When you spawn a new character, build him a tent, and then go walk straight into a pit of lava, the next wanderer who shows up could probably just take his tent and move his stuff into a new house.  But when a hero who's saved the town from a dozen rampaging monsters and vanquished an overlord finally dies, the NPCs probably wouldn't take too kindly to some stranger showing up and moving right into his old house.  So when you lose a character with a real history it would make sense to leave his old house as a memorial.  Perhaps once you've built a reputation with the new character you could take some of these trophy items and make them into a monument if you wanted to reuse the house while respecting the dead.

superking:
Not losing anything from my inventory still seems pretty softcore... I've played any amount of nethack and lost the inventory of a thousand characters without ever feeling hard done by.

one idea: how about the monster that kills you becomes a named boss with improved stats, so you can go back and avenge yourself.



tigersfan:

--- Quote from: superking on November 29, 2011, 05:36:31 am ---Not losing anything from my inventory still seems pretty softcore... I've played any amount of nethack and lost the inventory of a thousand characters without ever feeling hard done by.

one idea: how about the monster that kills you becomes a named boss with improved stats, so you can go back and avenge yourself.

--- End quote ---

I'm definitely not in favor of losing inventory. I've lost the inventory of many a nethack characters as well, but that's the very reason I don't play a lot of nethack. Personally, I would hate having to go farm all my spellgems again.

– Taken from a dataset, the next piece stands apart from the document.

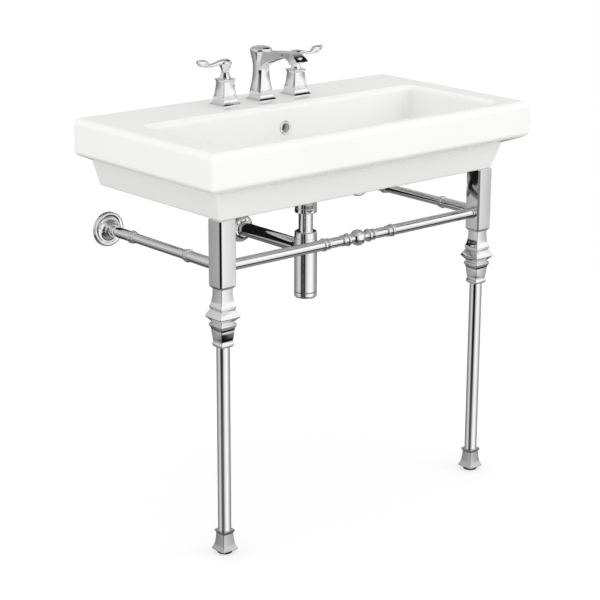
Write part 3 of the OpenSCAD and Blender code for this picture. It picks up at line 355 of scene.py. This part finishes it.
def carved(bm, *tools):
    """Cuts each tool out of a mesh, or joins it on where it comes after the word UNION."""
    body = as_object(bm, "carved")
    operation, spent = "DIFFERENCE", [body]
    for tool in tools:
        if isinstance(tool, str):
            operation = tool
            continue
        cutter = as_object(tool, "tool")
        cut = body.modifiers.new("cut", "BOOLEAN")
        cut.operation, cut.solver, cut.object = operation, "MANIFOLD", cutter
        spent.append(cutter)
    result = bmesh.new()
    shown = body.evaluated_get(bpy.context.evaluated_depsgraph_get())
    result.from_mesh(shown.to_mesh())
    shown.to_mesh_clear()
    for o in spent:
        mesh = o.data
        bpy.data.objects.remove(o)
        bpy.data.meshes.remove(mesh)
    return result


def piece(bm, name, material, body="basin_on_legs", nodes=None, sharp=32):
    """Turns a mesh in millimetres into a finished piece that stands for its CAD nodes."""
    bmesh.ops.scale(bm, vec=(0.001, 0.001, 0.001), verts=bm.verts)
    bmesh.ops.remove_doubles(bm, verts=bm.verts, dist=2e-6)
    bmesh.ops.recalc_face_normals(bm, faces=bm.faces)
    for face in bm.faces:
        face.smooth = True
    for edge in bm.edges:
        edge.smooth = edge.calc_face_angle(math.pi) < math.radians(sharp)
    made = as_object(bm, name)
    made.data.materials.append(material)
    even = made.modifiers.new("even normals", "WEIGHTED_NORMAL")
    even.keep_sharp = True
    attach(made, body)
    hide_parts(*([name] if nodes is None else nodes))
    return made


def quarter(count):
    """Angles from 0 to a right angle."""
    return [math.pi / 2 * i / count for i in range(count + 1)]


# Rows of the china from the foot of the apron up over the rim, then down into the bowl. A row
# is half the width, the front, the back, the radius of the upright corners, and the height.
half_w, depth, rim_z, lip, back_edge = 450, 480, 90, 14, 7
outer = []
foot_half, foot_front, foot_z, foot_round, apron_corner = 389, -425, -63, 5, 7
for a in reversed(quarter(4)):
    inset = foot_round * (1 - math.cos(a))
    outer.append((foot_half - inset, foot_front + inset, 0, apron_corner - inset,
                  foot_z + foot_round * (1 - math.sin(a))))
apron_half, apron_front, apron_z = 408, -438, -4.5
outer.append((apron_half, apron_front, 0, apron_corner, apron_z))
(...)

That said, I do really like Olreich's idea. This encourages having long runs with individual characters, and really trying to avoid being killed. Yet, if you ARE killed, the game doesn't become prohibitively hard and there isn't a ton of gem mining that has to be redone or whatnot.

Underfot:
I started a mantis idea about this:
http://www.arcengames.com/mantisbt/view.php?id=5215

Basically what Olreich said; allowing a limited stat increase and offering a small incentive for survival beyond that.